Did Cleo Fields Just Roll Jeff Landry?

That’s what it seems like based on this story quoting Fields at WBRZ-TV’s website

The chairman of a Senate committee key to Louisiana holding a constitutional convention this summer said Tuesday that a House-passed proposal setting out a plan will not win passage in the current legislative session.

Sen.
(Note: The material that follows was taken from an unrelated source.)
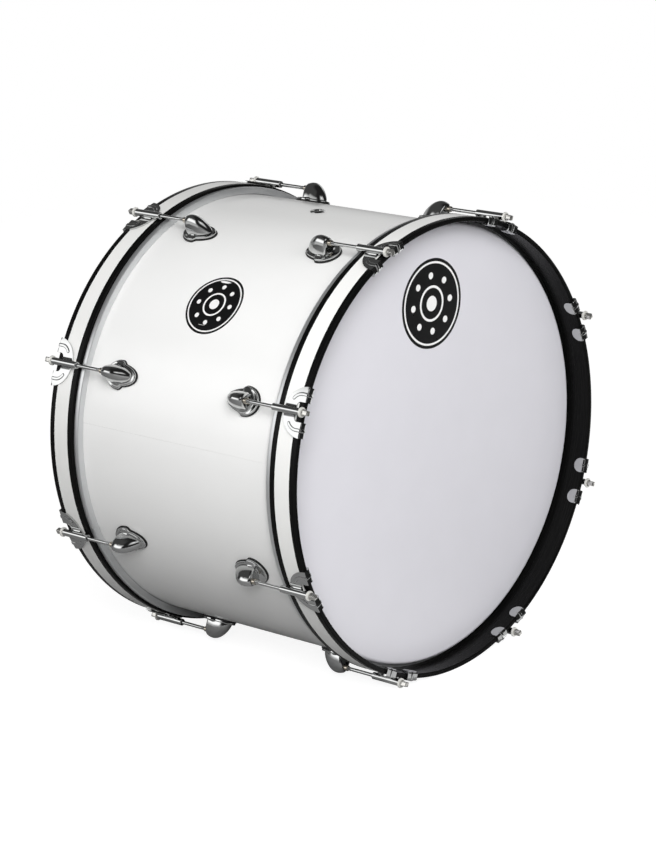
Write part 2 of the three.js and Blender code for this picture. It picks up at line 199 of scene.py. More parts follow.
def makeFinish(name, look):
    # One noise of a real size mixes the two colours and spreads the roughness, and it or a second one
    # gives the bump
    material, tree, place = newMaterial(name)
    along = roundPlace(tree, place, look["around"]) if look["around"] else place
    drawn = addNode(tree, "ShaderNodeMapping", {"Scale": look["stretch"]}, {"Vector": along})
    height = grain = addNode(tree, "ShaderNodeTexNoise",
                             {"Scale": 1 / (look["grain"] * mm), "Detail": look["detail"]},
                             {"Vector": drawn.outputs[0]}).outputs["Fac"]
    dark, light = (hexColour(code) for code in look["colours"])
    colour = addNode(tree, "ShaderNodeMix", {"data_type": "RGBA", 6: dark, 7: light}, {0: grain})
    low, high = look["rough"]
    rough = addNode(tree, "ShaderNodeMapRange", {"To Min": low, "To Max": high}, {"Value": grain})
    links = {"Base Color": colour.outputs[2], "Roughness": rough.outputs[0]}
    if look["wave"]:
        size, detail = look["wave"]
        height = addNode(tree, "ShaderNodeTexNoise", {"Scale": 1 / (size * mm), "Detail": detail},
                         {"Vector": place}).outputs["Fac"]
    if look["bump"]:
        bump = addNode(tree, "ShaderNodeBump", {"Strength": 1.0, "Distance": look["bump"] * mm},
                       {"Height": height})
        links["Normal"] = bump.outputs[0]
    shader = addNode(tree, "ShaderNodeBsdfPrincipled", look["shader"], links)
    addNode(tree, "ShaderNodeOutputMaterial", {}, {"Surface": shader.outputs[0]})
    return material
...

Cleo Fields, a Democrat from Baton Rouge who heads the Senate and Governmental Affairs Committee, described HB800 as essentially dead.

“HB800 will not be heard in this session of the Legislature,” Fields said in an interview with WBRZ after his panel met Tuesday. “We are going to have another meeting tomorrow but I don’t intend to put it on the agenda and I don’t intend to put it on the agenda for the rest of this session.

“There may be some other moves that may be made before the session is over with, but as far as 800, that bill will not be heard this session,” he said.

The House approved calling a constitutional convention in a 75-27 vote on May 7 and sent the bill to the Senate. It’s been hung up in Fields’ committee since May 8.

Louisiana currently operates under a constitution adopted in 1974, which has been amended more than 200 times. Louisiana has had 10 constitutions since becoming a state in 1812.

Gov. Jeff Landry listed a constitutional convention as a key part of his legislative plan for 2024.

Fields is supposed to be Landry’s ally among the Louisiana Legislative Black Caucus. He quietly stood aside and gave tacit support for Landry rather than Shawn Wilson in last fall’s gubernatorial election, which was one reason Landry was able to win in the primary. And for that, Fields was pretty richly rewarded – he got the chairmanship of the Senate Governmental Affairs Committee, and that allowed Fields to essentially draw up his very own congressional district to run in – which is that snaky Rorschach test of a congressional district which starts in Baton Rouge and runs all the way up to Shreveport.

Landry signed the bill creating that district and his administration defended it in court, with the Supreme Court granting a stay in the lawsuit alleging it’s an unconstitutional racial gerrymander of a district – which it is. And Fields is now the favorite to win that congressional seat even if the nominal incumbent Garret Graves decides to run for re-election there.

Which makes Cleo Fields the most entitled, pampered politician in Louisiana. He might be one of the most – if not THE most – entitled, pampered politicians the state has ever seen.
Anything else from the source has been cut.